Data Sufficiency

Is x > y?

(1) x^(1/2)> y

(2) x^3 > y

Stmt1:
x^(1/2) > y
Square both sides:
x > y^2 implies x > y. Sufficient.

Stmt2:
x^3 > y.
suppose x = 2, y = 4
x^3 = 8 is > y but x < y.
Suppose x = 2, y = 1
x^3 = 8 is > y and x > y. Insufficient.

Hence answer should be A.

I think the ans should be C....

In GMAT the square root of a number always refers to the positive root...So in this case we have to assume x to be a positive number

statement 1:
sqrt(x)>y
Let x=4 and y=1
then sqrt(4)>1
Let x=1 and y=4
then sqrt(1)<4
statement 1 is not sufficient

statement 2:
x^3>y
let x=2 and y=1 ......x^3>y
let x=1 and y=2 ......x^3<y
statement 2 is not sufficient

Combining both statements 1 and 2
x=2 y=1 we get x>y
x=1 y=2 we get x<y
x=1/4 y=1 we get x<y
x=16 y=-2 we get >y

As a general rule if both square root and cube of a number is greater than the other number,the number is always greater than the other number.

raju232007 wrote:I think the ans should be C....

In GMAT the square root of a number always refers to the positive root...So in this case we have to assume x to be a positive number

statement 1:
sqrt(x)>y
Let x=4 and y=1
then sqrt(4)>1
Let x=1 and y=4
then sqrt(1)<4
statement 1 is not sufficient

You cant take x=1 & y=4

because these values do not hold true for statement I

You dont have to prove the statement I, it is given as a fact.

statement 2:
x^3>y
let x=2 and y=1 ......x^3>y
let x=1 and y=2 ......x^3<y
statement 2 is not sufficient

You cant take x=1 & y=2

because these values do not hold true for statement 2

You dont have to prove the statement 2, it is given as a fact.

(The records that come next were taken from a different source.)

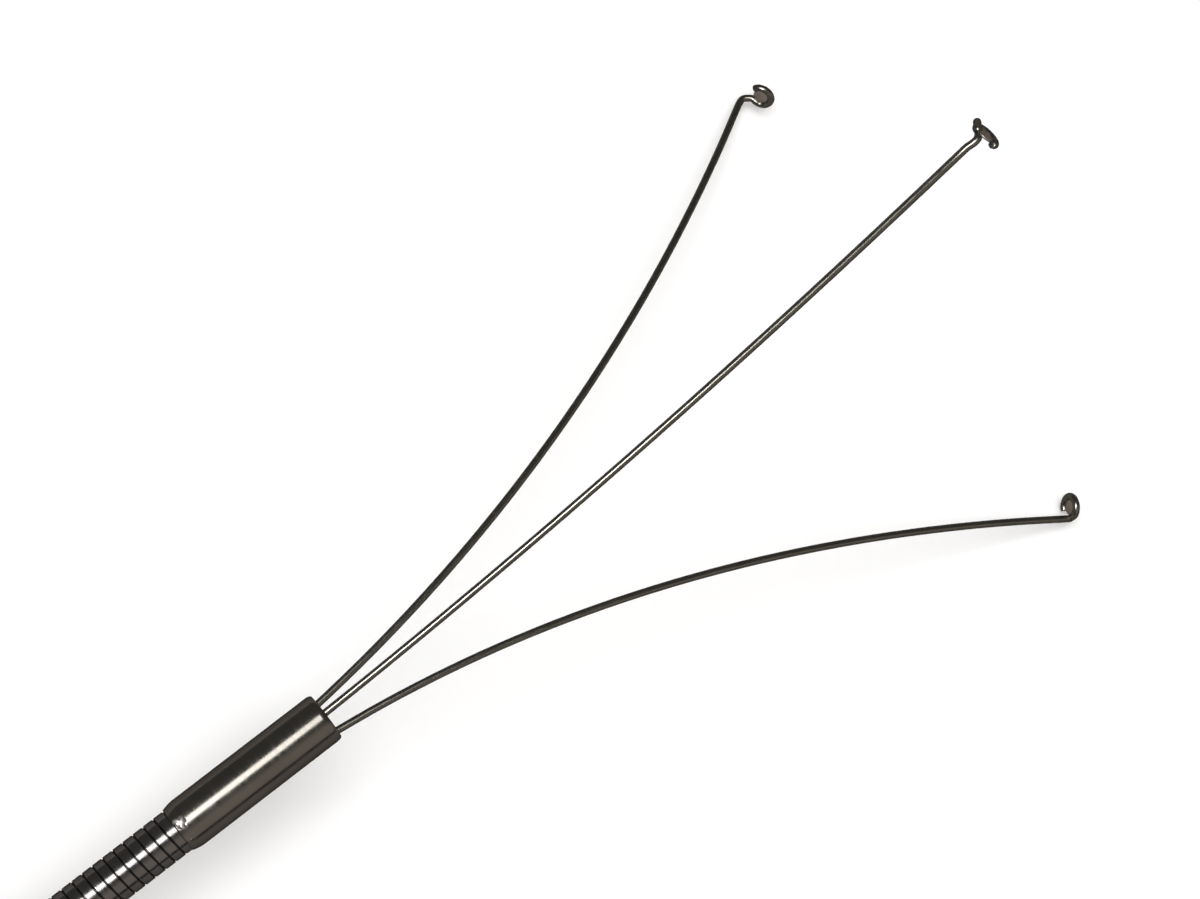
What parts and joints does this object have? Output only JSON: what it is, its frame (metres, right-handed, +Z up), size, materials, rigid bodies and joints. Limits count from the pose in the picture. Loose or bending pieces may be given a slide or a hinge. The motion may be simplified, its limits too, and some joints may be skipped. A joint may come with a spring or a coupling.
{
  "type": "three-prong polyp grasper",
  "caption": "Endoscopic grasper: hooked spring wires fan out of a steel sleeve on a coiled sheath and are drawn in by a finger slider on a ring handle.",
  "frame": {"origin": "centre of the flat underside of the handle's front boss, on the surface the instrument lies on", "axes": "+X from the handle's nose to its thumb ring, which is also the way the wires point; +Z up from the surface"},
  "size_m": [0.2117, 0.1112, 0.0254],
  "materials": {
    "polished_steel": "polished",
    "sheath_steel": "drawn flat wire",
    "spring_wire": "drawn round wire",
    "braze": "brazed",
    "handle_plastic": "fine moulded",
    "fitting_steel": "turned",
    "soft_plastic": "soft moulded",
    "tie_strap": "soft strap"
  },
  "bodies": {
    "root": {"distal_sleeve": "polished_steel", "distal_sheath": "sheath_steel", "sheath_lead": "sheath_steel", "sheath_coil": "sheath_steel", "sheath_tail": "sheath_steel", "coil_tie_1": "tie_strap", "coil_tie_2": "tie_strap", "coil_tie_3": "tie_strap", "proximal_sheath": "sheath_steel", "strain_relief": "soft_plastic", "sheath_ferrule": "braze", "nose_nut": "fitting_steel", "handle_body": "handle_plastic", "thumb_ring": "handle_plastic", "thumb_ring_pin": "fitting_steel"},
    "slider": {"slider_rings": "handle_plastic", "clamp_block": "fitting_steel", "clamp_screw": "fitting_steel", "drive_rod": "spring_wire"},
    "drive": {"prong_collar": "braze", "pull_cable": "spring_wire"},
    "upper_wire": {"prong_upper": "spring_wire"},
    "left_wire": {"prong_left": "spring_wire"},
    "right_wire": {"prong_right": "spring_wire"}
  },
  "joints": [
    {"name": "slider_slide", "type": "slide", "parent": "root", "child": "slider", "axis": [1, 0, 0], "range_m": [0, 0.033]},
    {"name": "cable_slide", "type": "slide", "parent": "root", "child": "drive", "axis": [-0.997, 0, -0.0773], "range_m": [0, 0.033]},
    {"name": "upper_close", "type": "hinge", "parent": "drive", "child": "upper_wire", "pos_m": [0.01438, 0.062, 0.00606], "axis": [0, 1, 0], "range_deg": [0, 20.6], "deforming": ["prong_upper"]},
    {"name": "left_close", "type": "hinge", "parent": "drive", "child": "left_wire", "pos_m": [0.01443, 0.06236, 0.00544], "axis": [0.0669, -0.5, -0.8634], "range_deg": [0, 20.6], "deforming": ["prong_left"]},
    {"name": "right_close", "type": "hinge", "parent": "drive", "child": "right_wire", "pos_m": [0.01443, 0.06164, 0.00544], "axis": [-0.0669, -0.5, 0.8634], "range_deg": [0, 20.6], "deforming": ["prong_right"]}
  ],
  "couplings": [
    {"joint": "cable_slide", "follows": "slider_slide", "ratio": 1},
    {"joint": "upper_close", "follows": "slider_slide", "rad_per_m": 10.842},
    {"joint": "left_close", "follows": "slider_slide", "rad_per_m": 10.842},
    {"joint": "right_close", "follows": "slider_slide", "rad_per_m": 10.842}
  ]
}
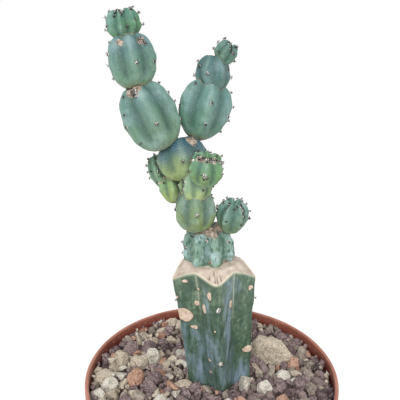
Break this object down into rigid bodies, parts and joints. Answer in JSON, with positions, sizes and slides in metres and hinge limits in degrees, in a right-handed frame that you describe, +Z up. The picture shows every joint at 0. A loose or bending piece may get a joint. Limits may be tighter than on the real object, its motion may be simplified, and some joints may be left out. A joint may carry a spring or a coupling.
{
  "type": "blue myrtle cactus in a pot",
  "caption": "Grafted blue myrtle cactus: a branching chain of round ribbed blue-green stems on a cut, ribbed rootstock, standing in mineral gravel in a round terracotta-coloured plastic pot.",
  "frame": {"origin": "middle of the pot's underside, on the plane of its foot ring", "axes": "+Z up along the pot's axis; the side of the plant that the picture shows faces -Y, with +X to the viewer's right"},
  "size_m": [0.105, 0.105, 0.2354],
  "materials": {
    "skin_blue": "waxy blue-green cactus skin with a pale bloom",
    "skin_green": "waxy green cactus skin, younger and less blue",
    "skin_lime": "waxy light green skin of new growth",
    "rootstock": "smooth dark green skin, with cork scars and a dried tan cut face",
    "pot": "moulded terracotta-coloured plastic, satin",
    "gravel": "loose lava, pumice and clinker granules, matt",
    "stone_pale": "cream pumice, matt and finely porous",
    "stone_orange": "burnt clay granule, matt",
    "stone_mauve": "mauve-brown lava, matt and pitted"
  },
  "bodies": {
    "root": {"pot": "pot", "gravel": "gravel", "rootstock": "rootstock", "stem_base": "skin_blue", "stem_trunk_1": "skin_green", "stem_side_bud": "skin_blue", "stem_trunk_2": "skin_lime", "stem_rear_bud_low": "skin_lime", "stem_rear_bud_high": "skin_green", "stem_fork": "skin_blue", "stem_front_bud": "skin_lime", "stem_left_1": "skin_blue", "stem_left_2": "skin_blue", "stem_left_tip": "skin_green", "stem_right_1": "skin_blue", "stem_right_2": "skin_blue", "stem_right_tip": "skin_green", "stone_pumice_large": "stone_pale", "stone_white_tall": "stone_pale", "stone_cream_inner": "stone_pale", "stone_cream_outer": "stone_pale", "stone_orange": "stone_orange", "stone_brown": "stone_mauve", "stone_white_left": "stone_pale", "stone_white_right": "stone_pale", "stone_mauve_right": "stone_mauve"}
  },
  "joints": []
}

As a general rule if both square root and cube of a number is greater than the other number,the number is always greater than the other number.

for me answer is C
combining 1 and 2 we get that x is an integer, sqrt(x) and x^3 are greater than y, so x>y


OA?

OA is C

I agree with C now.
I didn't consider sqrt(x) could be a fraction and then what I posted earlier regarding Stmt1 would not hold true.